Do this =
Extract the complete data exactly as given.

[Records with modeling code]
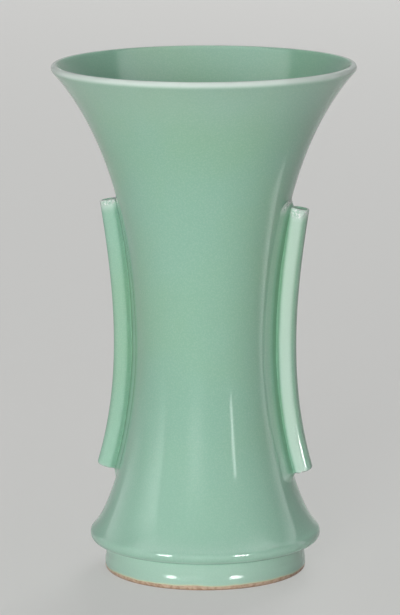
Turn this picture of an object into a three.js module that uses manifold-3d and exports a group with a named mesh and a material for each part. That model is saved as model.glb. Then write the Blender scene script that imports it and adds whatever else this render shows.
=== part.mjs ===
// A gu flower vase in celadon-glazed porcelain, as the six clay members that the potter lutes together:
// the thrown trumpet, the thrown bell under it, the base disc let into the bell, the turned foot ring,
// and two long tubular handles that follow the waist. Millimetres, +Z up, the vase's axis on Z and its
// foot on z = 0. The handles stand on the X axis.

import * as THREE from 'three';
import { mergeVertices } from 'three/addons/utils/BufferGeometryUtils.js';
import Module from 'manifold-3d';

const wasm = await Module();
wasm.setup();

// Overall
const HEIGHT = 280;
const SLIP = 0.3; // thickness of the joining slip between two members

// How finely the curves are stepped
const SEGMENTS = 60; // flats round the vase
const TRUMPET_ROWS = 13;
const BELL_ROWS = 9;
const LEAST_ROW = 1; // least height from a curve's row to a corner of the profile
const SAG_RINGS = 3;
const ROUNDING_STEPS = 6;
const SMALL_ROUNDING_STEPS = 3;
const HANDLE_STEPS = 12;
const HANDLE_EDGE_STEPS = 2;
const TUBE_FLATS = 14;
const BORE_FLATS = 10;
const NECK_STEPS = 3;
const SAME_PLACE = 1e-4; // vertices closer than this are one

// Mouth
const MOUTH_RADIUS = 82.85;
const LIP_ROUNDING = 2.2;
const LIP_LEAN = 41.5; // degrees from upright, where the wall reaches the lip

// Waist: the easing lengths say how far each curve keeps its direction before it turns
const WAIST_RADIUS = 38.1;
const WAIST_HEIGHT = 125;
const WAIST_TO_TRUMPET = 64;
const TRUMPET_TO_LIP = 43;
const WAIST_TO_BELL = 40.6;
const BELL_TO_SHOULDER = 16.7;

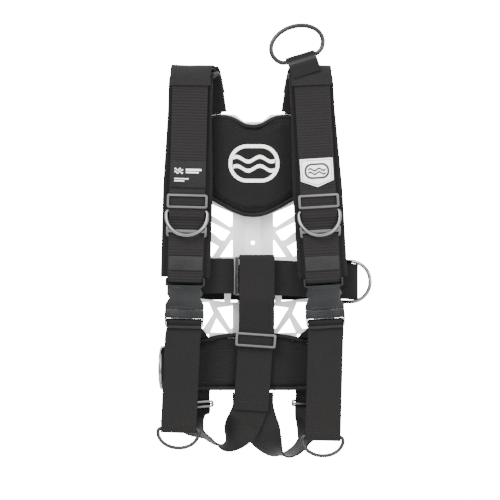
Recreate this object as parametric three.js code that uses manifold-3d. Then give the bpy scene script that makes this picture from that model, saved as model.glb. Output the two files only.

Output for this task =
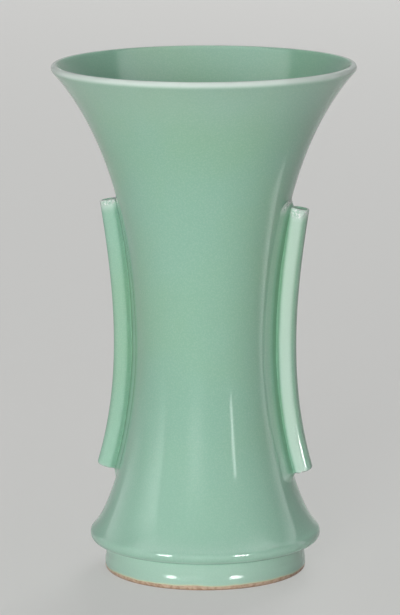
Turn this picture of an object into a three.js module that uses manifold-3d and exports a group with a named mesh and a material for each part. That model is saved as model.glb. Then write the Blender scene script that imports it and adds whatever else this render shows.
=== part.mjs ===
// A gu flower vase in celadon-glazed porcelain, as the six clay members that the potter lutes together:
// the thrown trumpet, the thrown bell under it, the base disc let into the bell, the turned foot ring,
// and two long tubular handles that follow the waist. Millimetres, +Z up, the vase's axis on Z and its
// foot on z = 0. The handles stand on the X axis.

import * as THREE from 'three';
import { mergeVertices } from 'three/addons/utils/BufferGeometryUtils.js';
import Module from 'manifold-3d';

const wasm = await Module();
wasm.setup();

// Overall
const HEIGHT = 280;
const SLIP = 0.3; // thickness of the joining slip between two members

// How finely the curves are stepped
const SEGMENTS = 60; // flats round the vase
const TRUMPET_ROWS = 13;
const BELL_ROWS = 9;
const LEAST_ROW = 1; // least height from a curve's row to a corner of the profile
const SAG_RINGS = 3;
const ROUNDING_STEPS = 6;
const SMALL_ROUNDING_STEPS = 3;
const HANDLE_STEPS = 12;
const HANDLE_EDGE_STEPS = 2;
const TUBE_FLATS = 14;
const BORE_FLATS = 10;
const NECK_STEPS = 3;
const SAME_PLACE = 1e-4; // vertices closer than this are one

// Mouth
const MOUTH_RADIUS = 82.85;
const LIP_ROUNDING = 2.2;
const LIP_LEAN = 41.5; // degrees from upright, where the wall reaches the lip

// Waist: the easing lengths say how far each curve keeps its direction before it turns
const WAIST_RADIUS = 38.1;
const WAIST_HEIGHT = 125;
const WAIST_TO_TRUMPET = 64;
const TRUMPET_TO_LIP = 43;
const WAIST_TO_BELL = 40.6;
const BELL_TO_SHOULDER = 16.7;

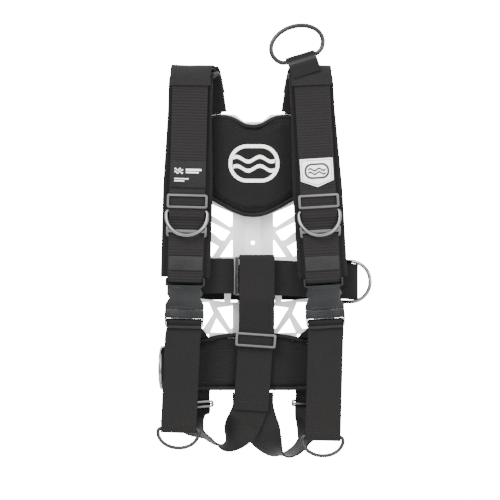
Recreate this object as parametric three.js code that uses manifold-3d. Then give the bpy scene script that makes this picture from that model, saved as model.glb. Output the two files only.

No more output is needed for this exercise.